Le foto di Ugo La Pietra ironizzano sull’impossibilità di modificare la città contemporanea invitando il pubblico a modificarsi sul modello della realtà. La cinese Cao Fei realizza in 3D una città modello popolata dagli avatar. Ma più tardi utilizza la cultura hip hop per creare situazioni innovative facendo cantare rap nelle strade a donne vestite in costumi tradizionali. La polizia cinese è rappresentata in un fumetto da Chen Shaoxiong in momenti di violente manifestazioni, così come Chto Delat fotografa degli “Angry Sandwich People” dove la protesta ha preso il posto della promozione citando una poesia di Brecht: “Di chi è la colpa se l’oppressione rimane?”. Una strada ricoperta d’immondizia si svuota e riempie in loop nel video di Cinthia Marcelle e Tiago Mata Machado (stranamente non è Roma). Marinella Senatore presenta dei collage dove riemergono immagini iconiche delle proteste degli anni Sessanta e Settanta: un giovane lancia un libro come una bomba molotov, donne con striscioni protestano. Flavio Favelli affida la descrizione della strada alle insegne luminose dei servizi (economico il bancomat, motorio la pompa di benzina).
TRA STORIA E MANIFESTO
Una strada ha molti punti diversi, attraversamenti, interruzioni, deviazioni, e la mostra usa a volte l’ironia, come nelle foto di Robert Venturi che ritraggono l’insensato paesaggio delle strade di Las Vegas. Ma può diventare drammatica come i disegni di Rirkrit Tiravanija, che anni fa cucinava cibo e lo offriva al pubblico in lavori “relazionali” e oggi fa disegni volutamente rozzi in cui ricalca le foto di “Black Lives Matter” o le proteste di “Occupy Wall Street”. Sugli stessi temi Kendell Geers monta in forma di stella le luci lampeggianti delle macchine della polizia. E Sam Durant presenta un’ironica Proposal for a public fountain, ma il modello mostra un’autobotte a idrante che spara acqua su un dimostrante.

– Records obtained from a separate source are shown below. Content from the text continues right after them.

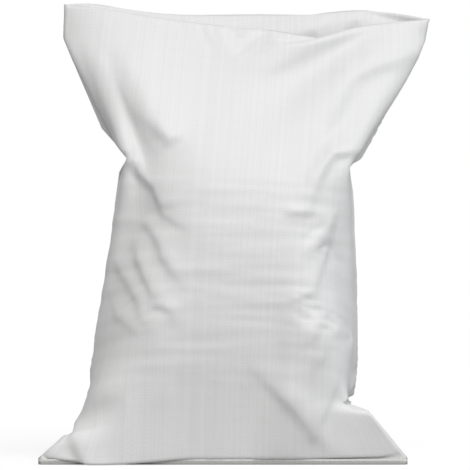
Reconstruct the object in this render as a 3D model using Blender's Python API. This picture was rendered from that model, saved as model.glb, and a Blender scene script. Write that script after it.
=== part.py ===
"""An empty woven polypropylene rubble sack, standing open on its sewn bottom.

Metres, +Z up. The origin is under the middle of the sack, on the floor. The sewn
hem runs along X, the front panel faces -Y and the mouth is at the top.
The sack is one flat woven tube: pushed round at the body, still flat at the mouth
and flat at the two bottom corners, which stand out as ears beside the body.
"""

import math

import bmesh
import bpy
import numpy as np

# The woven wall, thicker here than the real cloth, and the flattened hem.
WALL = 0.002
CORNER_WALL = 0.008
HEM_HEIGHT = 0.010
HEM_THICKNESS = 0.004
HEM_Y = -0.097

# Outline seen from the front: height and x of each side, floor to corner.
# Below the neck the sides belong to the round body, above it to the flat flare.
LEFT_SIDE = (
    (0.000, -0.180),
    (0.012, -0.212),
    (0.047, -0.238),
    (0.089, -0.230),
    (0.120, -0.220),
    (0.150, -0.217),
    (0.300, -0.194),
    (0.420, -0.179),
    (0.459, -0.179),
    (0.505, -0.202),
    (0.595, -0.2415),
    (0.639, -0.259),
    (0.688, -0.257),
)
RIGHT_SIDE = (
    (0.000, 0.150),
    (0.012, 0.170),
    (0.060, 0.182),
    (0.111, 0.184),
    (0.300, 0.182),
    (0.420, 0.178),
    (0.459, 0.188),
    (0.505, 0.218),
    (0.550, 0.247),
    (0.636, 0.287),
    (0.665, 0.293),
)

# Where a side buckles inwards: the height of the nick, its depth and its half height.
LEFT_NICKS = ((0.459, 0.016, 0.012),)
RIGHT_NICKS = ((0.094, 0.018, 0.009), (0.449, 0.015, 0.010))
NICK_POWER = 12

# The flat ears: height and x of their outer edges.
LEFT_EAR = ((0.000, -0.292), (0.010, -0.292), (0.045, -0.254), (0.050, -0.240))
RIGHT_EAR = ((0.000, 0.257), (0.012, 0.256), (0.078, 0.204), (0.088, 0.190), (0.094, 0.170))
EAR_POINTS = 3
EAR_CLOSED = 0.006

# Profile seen from the side, at the middle of the sack: height and y.
FRONT = (
    (0.000, HEM_Y - HEM_THICKNESS / 2),
    (HEM_HEIGHT, HEM_Y - HEM_THICKNESS / 2),
    (0.030, HEM_Y - 0.005),
    (0.060, HEM_Y - 0.011),
    (0.110, HEM_Y - 0.020),
    (0.170, HEM_Y - 0.030),
    (0.250, HEM_Y - 0.034),
    (0.300, HEM_Y - 0.032),
    (0.350, HEM_Y - 0.025),
    (0.400, HEM_Y - 0.015),
    (0.440, HEM_Y - 0.002),
    (0.480, HEM_Y + 0.021),
    (0.520, HEM_Y + 0.044),
    (0.580, HEM_Y + 0.075),
    (0.640, HEM_Y + 0.108),
    (0.680, HEM_Y + 0.116),
)
BACK = (
    (0.000, HEM_Y + 0.138),
    (0.012, HEM_Y + 0.150),
    (0.030, HEM_Y + 0.174),
    (0.060, HEM_Y + 0.204),
    (0.110, HEM_Y + 0.223),
    (0.170, HEM_Y + 0.231),
    (0.250, HEM_Y + 0.238),
    (0.400, HEM_Y + 0.238),
    (0.440, HEM_Y + 0.227),
    (0.480, HEM_Y + 0.206),
    (0.520, HEM_Y + 0.188),
    (0.580, HEM_Y + 0.156),
    (0.630, HEM_Y + 0.146),
    (0.680, HEM_Y + 0.158),
)

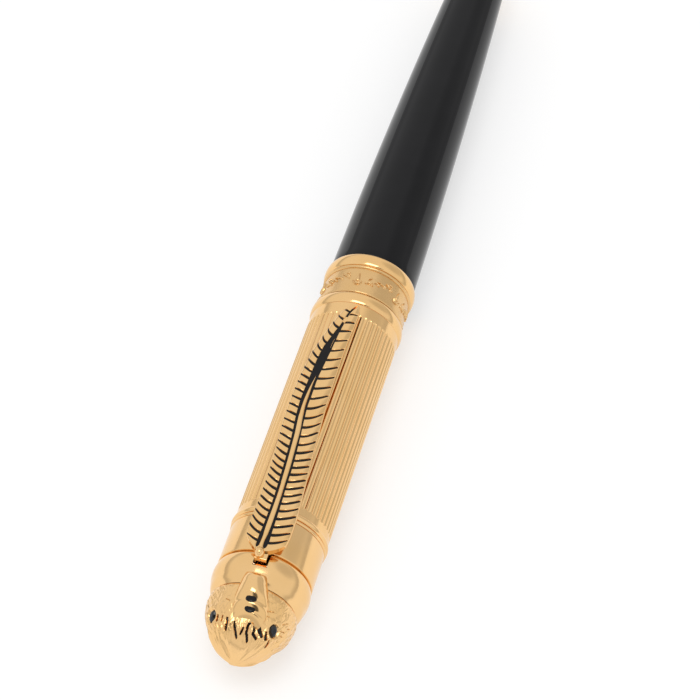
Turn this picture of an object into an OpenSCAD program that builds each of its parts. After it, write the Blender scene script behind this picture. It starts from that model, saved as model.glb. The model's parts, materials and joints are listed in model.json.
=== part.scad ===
// Capped rollerball pen with an eagle-head finial and a feather-shaped clip.
// Every piece is drawn with the pen upright: z = 0 is the cap's mouth, the head is
// up, the tail is down and the clip faces +x. lay_down() then turns the whole pen
// onto its side, with the clip up and the tail towards +x.

/* [Cap] */
// Height of the crown of the head above the cap's mouth
cap_length = 67; // [67:0.5:69]
// Outer radius of the fluted cap tube
tube_r = 6.5; // [6.45:0.05:6.6]
// Number of flutes round the cap tube
flute_count = 50; // [36:1:54]
// Depth of a flute
flute_depth = 0.14; // [0.08:0.02:0.2]
// Height of the mouth ring
mouth_ring_h = 2.1; // [1.8:0.1:2.4]
// Height of the relief band above the mouth ring
relief_band_h = 5.2; // [4.8:0.1:5.4]
// Number of scrolls round the relief band
scroll_count = 12; // [8:1:16]
// Height of the clip band
clip_band_h = 5.8; // [5.4:0.1:6]

/* [Head] */
// Widest radius of the head
head_r = 6; // [5.8:0.05:6.1]
// Radius of an eye stone
eye_r = 0.85; // [0.7:0.05:0.95]
// Angle of an eye from the beak, seen from above the crown
eye_angle = 52; // [46:1:56]
// Angle by which the face is turned from the clip to the pen's left
face_turn = 4.5; // [0:0.5:6]
// Number of feather strands in the tuft over the beak
tuft_count = 7; // [5:1:9]

/* [Clip] */
// Height of the feather's tip above the cap's mouth
feather_tip_z = 10.4; // [10.3:0.1:11.5]
// Thickness of the feather
feather_t = 0.9; // [0.8:0.05:1]
// Number of enamel lines on each side of the quill
barb_count = 31; // [20:1:34]
// Width of an enamel line
barb_w = 0.28; // [0.2:0.02:0.34]
// Radius of the clip's hinge pin
clip_pin_r = 0.5; // [0.4:0.05:0.55]

/* [Barrel] */
// Length of the lacquered barrel
barrel_length = 66; // [66:0.5:68]
// Radius of the barrel where it meets the cap
barrel_mouth_r = 6.29; // [6.2:0.01:6.35]
// Length of the post behind the tail ring
tail_post_h = 5.3; // [4.9:0.1:6]
// Radius of the tail post
tail_post_r = 3.95; // [3.9:0.05:4.05]

/* [Refill] */
// Radius of the refill's tube
refill_r = 3.05; // [3:0.01:3.06]
// Radius of the writing ball
ball_r = 0.35; // [0.3:0.05:0.35]

/* [Hidden] */
$fn = 64;
running_gap = 0.05;
face_gap = 0.03;
through = 1;

// Heights of the cap's pieces above its mouth
relief_top_z = mouth_ring_h + relief_band_h;
tube_z = relief_top_z + 2.1;
clip_band_z = 47.4;
trim_ring_z = clip_band_z - 1.5;
collar_z = clip_band_z + clip_band_h;
head_z = collar_z + 4.8;

// Radii shared by the cap's nested pieces
tube_in_r = 5.75;
ring_in_r = 6;
bead_base_r = 6.35;
band_bead_r = 6.78;
trim_bead_r = 6.8;
plug_r = 5.5;
liner_in_r = 5.3;
liner_end_r = 3.6;
liner_neck_r = 4.65;
liner_top_z = collar_z - 0.6;
plug_z = collar_z - 0.4;
screw_r = 1.4;
screw_head_r = 2.6;
screw_head_h = 1.2;
screw_top_z = head_z + 4.2;

// Head: the eyes are set in round holes, between two distances from the axis
eye_z = 62.4;
eye_in = 4.1;
eye_out = 5.2;

// Flutes
flute_r = 0.45;
flute_z = tube_z + 2.1;
flute_top_z = trim_ring_z - 1.4;

// Clip: the foot turns on a pin inside the plug, and an arm presses on the spring
pin_x = 4.75;
pin_z = collar_z + 1.15;
foot_half_w = 0.8;
foot_half_h = 0.85;
slot_half_w = 1;
slot_in_x = 3.7;
pin_half_length = 1.6;
arm_x = 4.1;
arm_top_z = pin_z + 2.65;
clip_spring_z = pin_z + 1.65;
clip_spring_x = 1.8;
pocket_r = 1;
feather_root_z = collar_z + 0.9;
enamel_depth = 0.25;

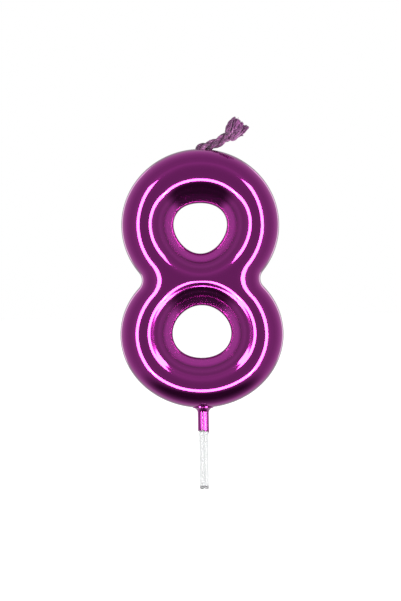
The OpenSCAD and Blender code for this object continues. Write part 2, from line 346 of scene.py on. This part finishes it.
def rise(tilts, count=30):
    """Share of the crest's height reached at evenly spaced distances, from the tilts."""
    d, tilt = np.array(tilts, float).T
    fine = np.linspace(0, d[-1], 4001)
    steep = np.tan(np.radians(np.minimum(np.interp(fine, d, tilt), 88)))
    height = np.concatenate([[0], np.cumsum((steep[1:] + steep[:-1]) / 2 * np.diff(fine))])
    at = d[-1] * (np.arange(count + 1) / count) ** 1.7
    return [(a / d[-1], h) for a, h in zip(at, np.interp(at, fine, height) / height[-1])], d[-1]


def float_curve(tree, source, tilts):
    """A slope's rise as a curve node on a distance in mm."""
    curve, width = rise(tilts)
    share = add_node(tree, "ShaderNodeMath", {"operation": "DIVIDE", "use_clamp": True, 1: width},
                     {0: source})
    node = add_node(tree, "ShaderNodeFloatCurve", {"Factor": 1.0}, {"Value": share.outputs[0]})
    line = node.mapping.curves[0]
    line.points[0].location = curve[0]
    line.points[1].location = curve[-1]
    for place in curve[1:-1]:
        line.points.new(*place)
    node.mapping.update()
    return node.outputs[0]


def open_group(name, setting, kind):
    """A node group that takes a mesh, one setting and a material, with the node that gives them."""
    group = bpy.data.node_groups.new(name, "GeometryNodeTree")
    group.interface.new_socket("Geometry", in_out="INPUT", socket_type="NodeSocketGeometry")
    group.interface.new_socket(setting, in_out="INPUT", socket_type=kind)
    group.interface.new_socket("Material", in_out="INPUT", socket_type="NodeSocketMaterial")
    group.interface.new_socket("Geometry", in_out="OUTPUT", socket_type="NodeSocketGeometry")
    return group, add_node(group, "NodeGroupInput")


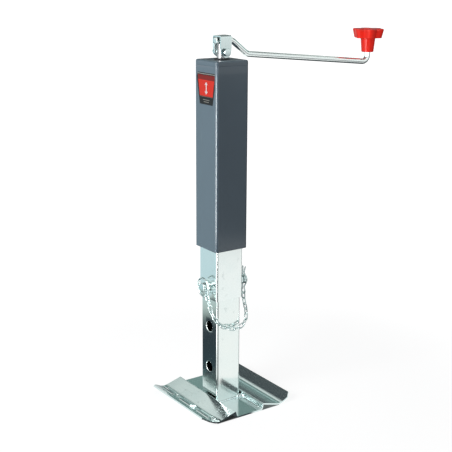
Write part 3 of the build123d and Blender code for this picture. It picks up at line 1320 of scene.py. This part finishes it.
    def bent_rod(self) -> Piece:
        """Round rod from its stub, down the steep drop, along the arm and up into the knob.

        Returns:
            The rod.
        """
        corners = [(self.stub_end, self.rod_height), *self.bends, (self.bends[-1][0], self.rod_end)]
        flat = resampled(rounded_line(corners, self.radii, 0.06), 6 * MM)
        grid = bar(stacked(flat[:, 0], 0, flat[:, 1]), self.rod, ACROSS, round_end=0.8 * MM, sides=40)
        return Patchwork("crank_arm").add(grid).build(self.finishes.rod_zinc)

    def bead(self) -> Piece:
        """Two rippled beads beside the rod, under the bracket's top.

        Each is a bar whose radius swells and shrinks with a sine of its length, one swell a ripple.

        Returns:
            The weld.
        """
        low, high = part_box("rod_weld")
        along = np.linspace(low.x, high.x + 0.2 * MM, 60)
        z = high.z - self.bead_radius
        parts = Patchwork("yoke_weld")
        for y in (-self.bead_y, self.bead_y):
            grid = bar(stacked(along, y, z), self.bead_radius, ACROSS, round_end=1.4 * MM, sides=20)
            ripple = 1 + 0.06 * np.sin((grid[..., :1] - low.x) / self.ripple * TAU)
            middle = stacked(grid[..., 0], y, z)
            parts.add(middle + (grid - middle) * ripple)
        return parts.build(self.finishes.weld)


@dataclass
class Knob(Assembly):
    """Six-lobed knob on a round stem, with the plug in its top."""

    lobes: int = 6
    reach: float = 34.0 * MM
    valley: float = 26.6 * MM
    head: float = 19.5 * MM
    taper: float = 0.885
    rim: float = 2.2 * MM
    under: float = 1.8 * MM
    fillet: float = 1.5 * MM
    ease: float = 1.2 * MM
    stem_foot: float = 13.0 * MM
    stem_neck: float = 15.6 * MM
    bore: float = 6.1 * MM
    plug: float = 10.5 * MM
    plug_edge: float = 0.8 * MM

    def lobed(self, angle: np.ndarray) -> np.ndarray:
        """Radius at each angle: broad round lobes with narrow valleys, from a flattened cosine."""
        wave = 0.5 + 0.5 * np.cos(self.lobes * angle)
        return self.valley + (self.reach - self.valley) * wave**0.62

    def build(self) -> None:
        """Build the knob and its plug."""
        low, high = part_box("crank_knob")
        centre = ((low.x + high.x) / 2, (low.y + high.y) / 2)
        settle(self.handle(centre, low.z, high.z), Body.KNOB, "red_knob", "crank_knob")
        settle(self.cover(centre, high.z), Body.KNOB, "red_knob", "knob_cap")

    def stem_rows(self, bottom: float, head_low: float) -> list[Pair]:
        """Heights and radii of the bore's mouth and the stem, up to the fillet under the head.

        Args:
            bottom: Height of the stem's foot.
            head_low: Height of the head's underside.

        Returns:
            A height and a radius for each row.
        """
        arc = quarter(6)
        ease, fillet, foot = self.ease, self.fillet, self.stem_foot
        tall, widen = head_low - bottom - ease - fillet, self.stem_neck - foot
        return [
            (bottom + 8 * MM, self.bore),
            (bottom + 0.4 * MM, self.bore),
            (bottom, self.bore + 0.4 * MM),
            *((bottom + ease * (1 - math.cos(a)), foot - ease * (1 - math.sin(a))) for a in arc),
            *((bottom + ease + tall * s, foot + widen * s) for s in np.linspace(0.15, 1, 6)),
            *(
                (head_low - fillet * (1 - math.sin(a)), self.stem_neck + fillet * (1 - math.cos(a)))
                for a in arc[1:]
            ),
        ]

    def head_rows(self, head_low: float, top: float, outline: np.ndarray) -> list[tuple[float, np.ndarray]]:
        """Heights and radii of the lobed head, from its underside to the plug's seat.

        Args:
            head_low: Height of the head's underside.
            top: Height of the knob's top.
            outline: Lobed radius at each angle.

        Returns:
            A height and a radius at each angle for each row.
        """
        arc = quarter(6)[1:]
        inner = outline * self.taper - self.under
        crown = outline - self.rim
        throat = self.stem_neck + self.fillet
        tall = self.head - self.under - self.rim
        seat = self.plug + 0.05 * MM
        return [
            *((head_low, throat * (1 - s) + inner * s) for s in (0.3, 0.65, 1.0)),
            *((head_low + self.under * (1 - math.cos(a)), inner + self.under * math.sin(a)) for a in arc),
            *(
                (head_low + self.under + tall * s, outline * (self.taper + (1 - self.taper) * s))
                for s in np.linspace(0.12, 1, 8)
            ),
            *((top - self.rim * (1 - math.sin(a)), outline - self.rim * (1 - math.cos(a))) for a in arc),
            *((top, crown * (1 - s) + (self.plug + 0.25 * MM) * s) for s in (0.25, 0.5, 0.75, 1.0)),
            (top - 0.5 * MM, seat),
            (top - 4 * MM, seat),
            (top - 4 * MM, self.bore),
        ]

    def handle(self, centre: Pair, bottom: float, top: float) -> Piece:
        """Knob's surface.

        Rows give a height, a share of the lobed outline, and a round radius to which that share blends,
        so the stem is round, the head is lobed, and both edges of the head are rounded.

        Args:
            centre: Place of the knob's axis.
            bottom: Height of the stem's foot.
            top: Height of the knob's top.

        Returns:
            The knob.
        """
        angle = circle(180)
        head_low = top - self.head
        rows = self.stem_rows(bottom, head_low) + self.head_rows(head_low, top, self.lobed(angle))
        height = np.array([z for z, _ in rows])[:, None]
        radius = np.stack([np.broadcast_to(r, angle.shape) for _, r in rows])
        grid = stacked(centre[0] + radius * np.cos(angle), centre[1] + radius * np.sin(angle), height)
        return Patchwork("knob_handle").add(grid, Wrap.RING).build(self.finishes.plastic, sharp=50)

    def cover(self, centre: Pair, top: float) -> Piece:
        """Low plug with a rounded edge and a shallow dished face.

        Args:
            centre: Place of the knob's axis.
            top: Height of the knob's top.

        Returns:
            The plug.
        """
        edge = self.plug_edge
        arc = quarter(6)
        lift = top + 0.6 * MM
        side = np.stack([self.plug - edge * (1 - np.cos(arc)), lift - edge * (1 - np.sin(arc))], 1)
        dish = np.array([[0.7, -0.15], [0.35, -0.35], [0, -0.4]]) * [self.plug, MM] + [0, lift]
        foot = [[0, top - 3 * MM], [self.plug, top - 3 * MM]]
        grid = turned(np.concatenate([foot, side, dish]), 56, centre)
        return Patchwork("knob_plug").add(grid).build(self.finishes.plastic, sharp=50)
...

Il video, con la sua capacità documentativa e narrativa, è il protagonista centrale della mostra insieme alla fotografia e a disegni che rinviano alla stampa attivista e naturalmente ad azioni che si svolgono nelle strade cittadine. La mostra assume anche un carattere misto fra Storia e Manifesto, fra esortazione e sogno progettuale (l’architettura) e la realtà si presenta gravida di pericoli e di ritorni storici, essendo insieme una realtà locale e globale in cui ogni perturbazione è ormai diretta a tutti, come un’infosfera nevrotica e ipersensibile. Come il “Pallone Mondo” che Francis Alys in un video si ostina a prendere a calci. Si ostina, ma il pallone è in fiamme e non sappiamo cosa possa accadere.